MFCC to lower dimensions via UMAP (best practice)

In this weeks geekout we got to talking about the thing I built in this thread and @tremblap mentioned that he wasn’t seeing such good clustering with the MFCC space of 76D (mean/std/min/max) → 4D reduction I was applying. I didn’t see a massive correlation either, but I chalked it up to it being a 76D->4D->3D reduction that was making it shitty.

After some chat (with helpful input from @jamesbradbury and @tedmoore, as well as @tutschku) I decided to revisit that part of the patch, but by figuring out what UMAP settings to use by visualizing 2D/3D reductions of the 76D space, with the idea of then applying these same UMAP settings to the 4D reduction.

There was also some discussion about standardizing before UMAP or feeding the output of MFCCs directly into UMAP.

Here are my tests/results so far (with a video below).

So using the default UMAP settings I was using before (pulled from the helpfile) I get this:

The standardized one (on the right) has more of that stringy/stretched thing I’ve been seeing, which I thought was a “double UMAP” artefact.

Even with this I get much better ‘clustering’ without the pre-standardization, but in massaging the settings a bit more I get this:

Obviously some weird outliers there, but I suspect that’s due to the dataset being normalized completely for visualization. If I understand fluid.robustscale~ correctly, the main clump on the left will occupy the main fluid.kdtree~ space, with these outliers existing, but being waaaaaay out there.

I also ran the same thing over and over again to see how much it converges and it’s pretty good. Wiggles around a bit, but nothing super dramatic. I’m not entirely sure how much movement is “too much” in that sense.

Here’s a bunch of examples of the same dataset being refit:

Here’s a quick video:


So in addition to just sharing the results of this (which have been great), I wanted to talk about visualizing reductions (particularly when your target is >3), and how generalizable UMAP settings can be.

With regards to the first one, I hadn’t really considered tweaking settings in 3D and then extrapolating that back up to my target dimensionality (4D in this case). I was just relying on 76D → 4D → 3D, and expecting that process to go badly along the way.

As far as the latter, as you can hear from the video, these sounds are roughly in the same ballpark of sounds. Metalic-ish percussive sounds, and all analyzing with tiny windows. So perhaps the UMAP settings above work well for this particular corpus, but may be problematic for other datasets.
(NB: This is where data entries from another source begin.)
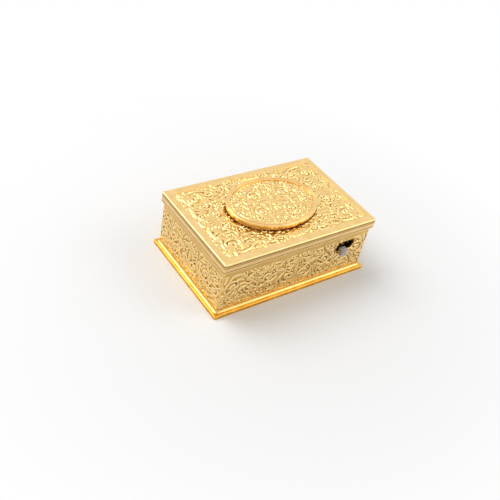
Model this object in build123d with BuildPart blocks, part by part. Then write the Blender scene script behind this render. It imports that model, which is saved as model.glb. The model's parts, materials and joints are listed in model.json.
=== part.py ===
"""A gilt singing bird box: case, hinged oval lid, wind driven bird and its movement.

Millimetres. X runs along the case, the front with the start lever faces -Y, and Z = 0 is the table.
"""
import os
from math import acos, asin, atan2, cos, degrees, hypot, pi, radians, sin, sqrt, tan

from build123d import *

os.makedirs("parts", exist_ok=True)

# Case
cover_length = 100.0
cover_width = 64.0
cover_top = 36.0
cover_edge = 6.5
cover_plate = 2.4
case_corner = 1.0
flange_corner = 0.9
flange_out = 1.2
base_thickness = 2.0
wall_inset = 1.2
wall_thickness = 2.6
foot_rise = 1.6
panel_depth = 0.3
border_width = 4.5

# Chased ornament. Each volute of the cover is given by its two distances in from the field's
# corner, its radius, the bearing it opens at, and which way it curls.
volute_band = 0.7
volute_rise = 0.4
volute_shares = (1.0, 0.62, 0.34, 0.2)
cover_volutes = [
    (8.1, 7.5, 4.6, 126, 1),
    (17.0, 6.3, 3.4, 34, -1),
    (5.0, 15.4, 3.2, 57, -1),
    (11.4, 14.4, 3.2, 160, 1),
]
wall_volute = 4.4
wall_volute_pitch = 11.0
wall_volute_sway = 2.2
wall_volute_opening = 70
wall_volute_turn = 75

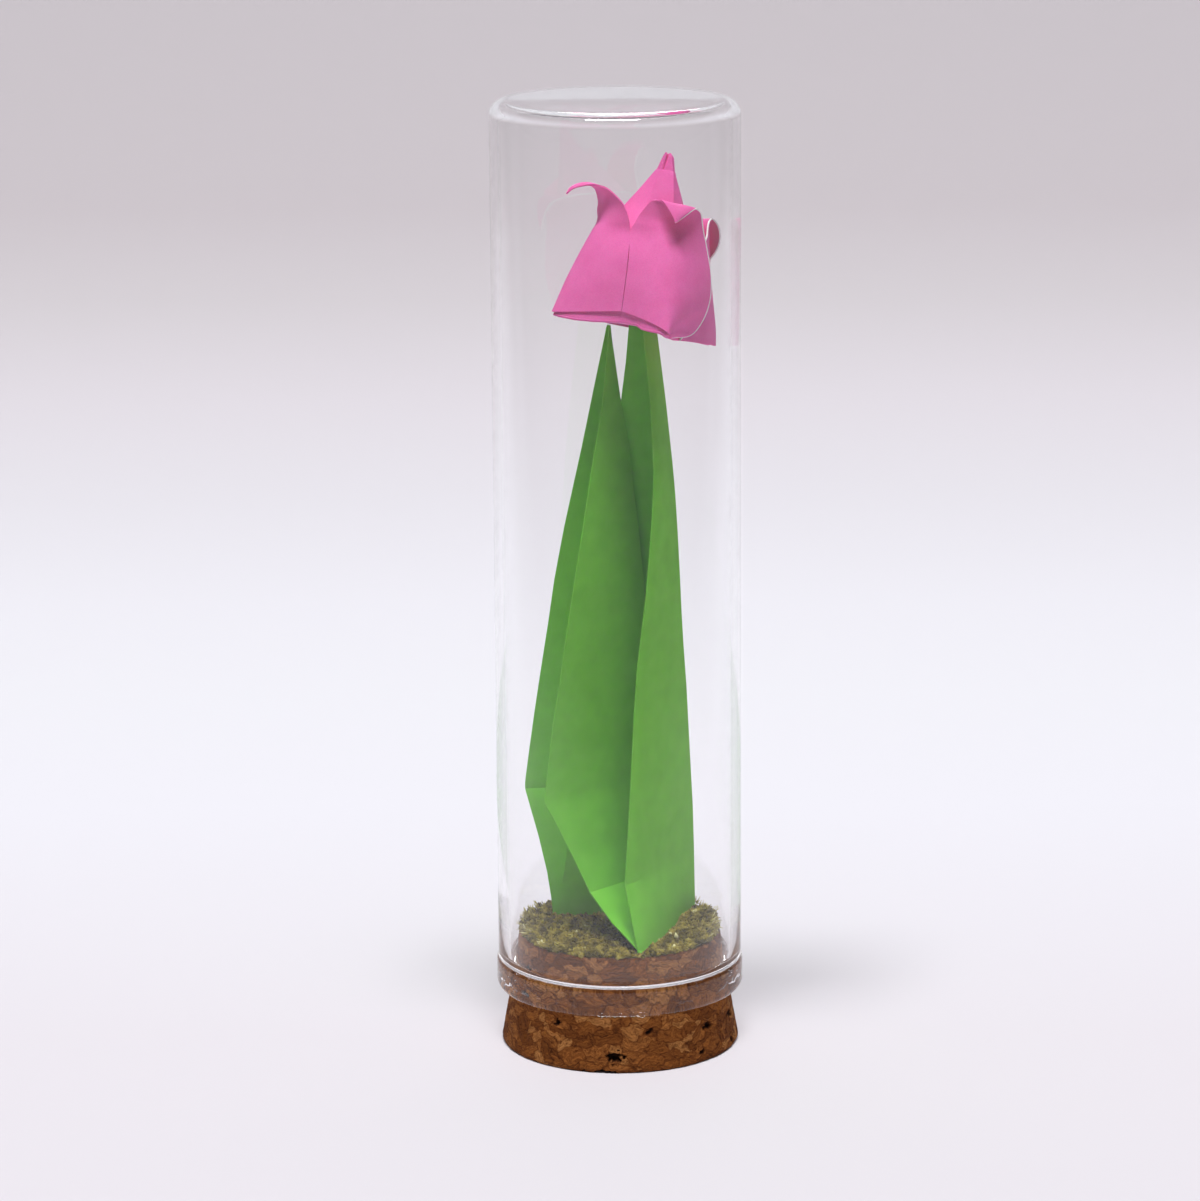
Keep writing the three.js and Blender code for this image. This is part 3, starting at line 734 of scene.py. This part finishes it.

This will be less cumbersome if some kind of dynamic “analysis pipeline” is implemented where each individual corpus can be tailered and massaged around, and a corresponding realtime/matching analysis pipeline can be reconstructed around those settings, but I’d like to figure out some settings that “work” (well enough) across the board.

Oh, and this is what the new UMAP settings look like propagated back into the main patch.

The 3D version:

And 2D:

Keep in mind that Timbre is still going through two UMAP conversions for this (76D → 4D (what goes into the composite dataset) → 3D for viz), so that must bring some artefacts I would imagine. Still looks better than what I had before:

My guess is that if you don’t standardize, then the distances initial nearest neighbours that UMAP starts with will be dominated by whichever features have the greatest range (and these can vary a great deal between MFCCs). So, if you’re getting better results (relative to whatever it is you want to happen) without standardising, what this suggests to me is that there are features in your data that are hindering the discovery of the sorts of structure you’re after, and this becomes more pronounced once the features are all squished into comparable ranges.

From the above it doesn’t seem like you’re changing the UMAP parameters all that drastically. Going from the discussion at Basic UMAP Parameters — umap 0.5 documentation , the stringy-ness can be a consequence of having numNeighbours set relatively low, so that the focus is very much on local structure, whereas you might want more of a balance between local and global. Conversely, lower minDistances seem to promote more clumping, so perhaps pushing the latter down and raising the former will help.


Thanks for this thorough follow up to the discussion indeed!

Yes this is what that does.

How long is a piece of string? This ‘error’ is variation on the ‘error’ induced by dimension reduction. If near stuff (for your musicking) is near stuff (on the graph) then you’re golden. I will now need those settings to try on my dataset which triggered the discussion! Exciting!

the 2d left graph has managed to get a pitch axis (top to bottom) which is fun. @groma and @weefuzzy told me about the MFCC liftering IRCAM is doing so that might also be worth exploring (although I don’t know what they do it, and I know @weefuzzy has done some work in comparing various flavours of MFCCs last year in discussion with @tutschku )

One idea I proposed earlier is to use MLP as autoencoder to extract a 4D latent space, aka 4 dimensions that explain best the 76D without being human-readable. Maybe we should do a live parallel coding session you and I where I code that bit in your patch and we see where it leads us. You could ask me what I do and why as I do it for instance… not that I am the master of such algo but then I presume I need to learn more and @weefuzzy can learn from our joint mistakes?

1 Like

I meant more in the sense that you seemed to be looking for “an amount of movement that was ok” (as in, it “converged”). So I don’t know how much that looks like. The lumps sort of stay in the same place, so I guess that’s what it should be doing.

Definitely not opposed to some secret sauce to improve things here. Particularly given that:

That would be amazing! Particularly now that I have a very ‘real world’ pipeline/dataset/usecase.

that’s my vibe too… but hey, I’m not a data scientist either !

you mean one more, right? :smiley:

1 Like